But at this particular meeting, the featured speaker posed a pair of questions that resonated very deeply. Whether the incident changed my life or not would be hard to say. I may have been born this way.

The speaker started off by saying he wanted to ask two questions. “The first one, raise your hand to say yes—do you do more business and make more money when you are happy, as opposed to upset or mad?” Of course, everyone in the crowd raised a hand. Obviously, people dependent on making calls and taking the initiative would be more active when not upset—with an impact on their income.

The second question contained the hook. The speaker said, “No need to raise your hand on this question. Just think about it. Since we have all agreed that we do more business and make more money when we are happy, WHO IS IN CHARGE OF THAT?”

Friends, I cannot tell you where the meeting was, what year it occurred, or anything else about the agenda. But the notion that each of us is in charge of our own happiness is burned indelibly in my brain.

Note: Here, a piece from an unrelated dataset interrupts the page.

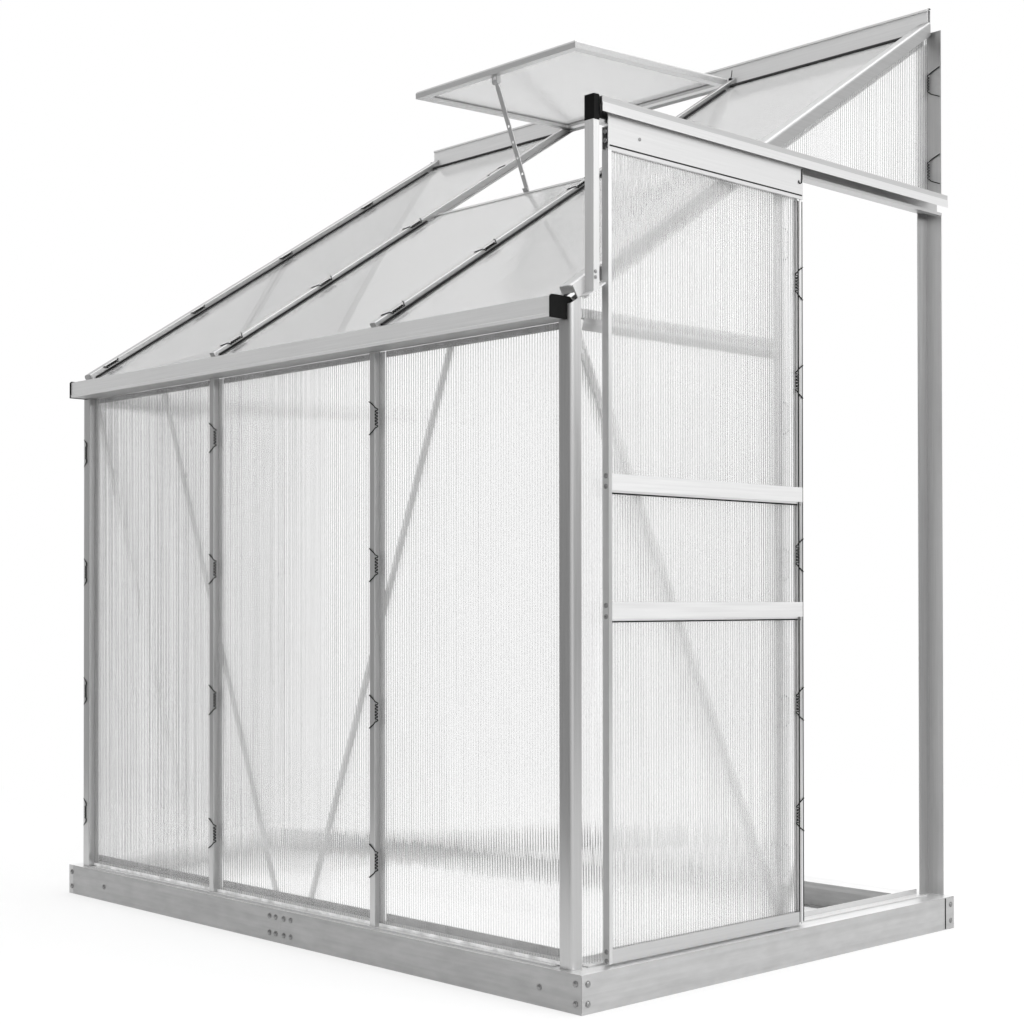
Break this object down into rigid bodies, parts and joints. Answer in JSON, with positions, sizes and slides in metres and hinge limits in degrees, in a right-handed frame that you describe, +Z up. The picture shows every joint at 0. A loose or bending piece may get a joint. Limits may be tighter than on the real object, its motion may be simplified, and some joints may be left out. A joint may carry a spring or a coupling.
{
  "type": "lean-to greenhouse",
  "caption": "Lean-to greenhouse of glazing bars and twin-wall sheets, with a sliding end door, a hinged roof vent on a stay, and a gutter.",
  "frame": {"origin": "on the ground under the middle of the overall box", "axes": "+Z up, +Y towards the house wall, +X towards the gable with the sliding door"},
  "size_m": [1.92, 1.3064, 2.213],
  "materials": {
    "aluminium_extrusion": "satin mill finish",
    "steel_base": "galvanised",
    "twin_wall_sheet": "translucent twin-wall, fine ribs",
    "black_cap": "moulded",
    "nylon_roller": "moulded"
  },
  "bodies": {
    "frame": {"base_rail_front_left": "steel_base", "base_rail_front_right": "steel_base", "base_rail_right": "steel_base", "base_rail_rear": "steel_base", "base_rail_left": "steel_base", "base_splice_front": "steel_base", "sill_front": "aluminium_extrusion", "sill_right": "aluminium_extrusion", "sill_left": "aluminium_extrusion", "corner_post_left": "aluminium_extrusion", "corner_post_right": "aluminium_extrusion", "wall_post_left": "aluminium_extrusion", "wall_post_right": "aluminium_extrusion", "stud_front_left": "aluminium_extrusion", "stud_front_right": "aluminium_extrusion", "gable_stud_left": "aluminium_extrusion", "door_post": "aluminium_extrusion", "gable_rail_left": "aluminium_extrusion", "gable_rail_right": "aluminium_extrusion", "gutter": "aluminium_extrusion", "ridge_bar": "aluminium_extrusion", "rafter_gable_left": "aluminium_extrusion", "rafter_mid_left": "aluminium_extrusion", "rafter_mid_right": "aluminium_extrusion", "rafter_gable_right": "aluminium_extrusion", "vent_crossbar": "aluminium_extrusion", "brace_front_left": "aluminium_extrusion", "brace_front_right": "aluminium_extrusion", "brace_gable_left": "aluminium_extrusion", "brace_gable_right": "aluminium_extrusion", "door_track": "aluminium_extrusion", "door_header": "aluminium_extrusion", "track_strut": "aluminium_extrusion", "gutter_cap_left": "black_cap", "gutter_cap_right": "black_cap", "track_end_cap": "black_cap", "roof_sheet_left": "twin_wall_sheet", "roof_sheet_middle": "twin_wall_sheet", "roof_sheet_right": "twin_wall_sheet", "front_sheet_left": "twin_wall_sheet", "front_sheet_middle": "twin_wall_sheet", "front_sheet_right": "twin_wall_sheet", "gable_sheet_left_lower": "twin_wall_sheet", "gable_sheet_left_upper": "twin_wall_sheet", "gable_sheet_left_rear": "twin_wall_sheet", "gable_sheet_right_lower": "twin_wall_sheet", "gable_sheet_right_upper": "twin_wall_sheet", "gable_sheet_over_door": "twin_wall_sheet"},
    "door": {"door_stile_front": "aluminium_extrusion", "door_stile_rear": "aluminium_extrusion", "door_rail_bottom": "aluminium_extrusion", "door_rail_lower": "aluminium_extrusion", "door_rail_upper": "aluminium_extrusion", "door_rail_top": "aluminium_extrusion", "door_sheet": "twin_wall_sheet"},
    "door_roller_front": {"door_roller_front": "nylon_roller"},
    "door_roller_rear": {"door_roller_rear": "nylon_roller"},
    "vent": {"vent_frame": "aluminium_extrusion", "vent_sheet": "twin_wall_sheet"},
    "stay": {"vent_stay": "aluminium_extrusion"}
  },
  "joints": [
    {"name": "door_slide", "type": "slide", "parent": "frame", "child": "door", "axis": [0, 1, 0], "range_m": [0, 0.547]},
    {"name": "roller_front_spin", "type": "hinge", "parent": "door", "child": "door_roller_front", "pos_m": [0.9332, -0.46535, 1.73034], "axis": [1, 0, 0], "range_deg": [-2620, 0]},
    {"name": "roller_rear_spin", "type": "hinge", "parent": "door", "child": "door_roller_rear", "pos_m": [0.9332, 0.03465, 1.73034], "axis": [1, 0, 0], "range_deg": [-2620, 0]},
    {"name": "vent_hinge", "type": "hinge", "parent": "frame", "child": "vent", "pos_m": [0, 0.62525, 2.16672], "axis": [1, 0, 0], "range_deg": [0, 30.18]},
    {"name": "stay_pivot", "type": "hinge", "parent": "vent", "child": "stay", "pos_m": [-0.005, 0.05883, 2.11756], "axis": [1, 0, 0], "range_deg": [0, 78.6]}
  ],
  "couplings": [
    {"joint": "roller_front_spin", "follows": "door_slide", "rad_per_m": -83.333},
    {"joint": "roller_rear_spin", "follows": "door_slide", "rad_per_m": -83.333},
    {"joint": "stay_pivot", "follows": "vent_hinge", "ratio": 2.5993}
  ]
}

Life is not all puppy dogs and rainbows, of course. Some people are not happy, and none of us is in position to judge anyone else. Each of us has challenges. The pessimists among us are the ones doing the disaster planning, and pulling us back when our thinking goes too high up into the clouds.

We’ve written before about investing with the confidence that things work out even when they look bad. And it is easy to believe that our current challenges are the biggest yet, although history suggests otherwise. Perhaps happiness is a productive state.

We cannot prove that happiness brings money. But I will continue to act as if that is the case, since life is better when I do. Clients, you will each have to make up your own mind, but I will do my best to improve your happiness and your wealth—no guarantees on either. Please write or call with questions.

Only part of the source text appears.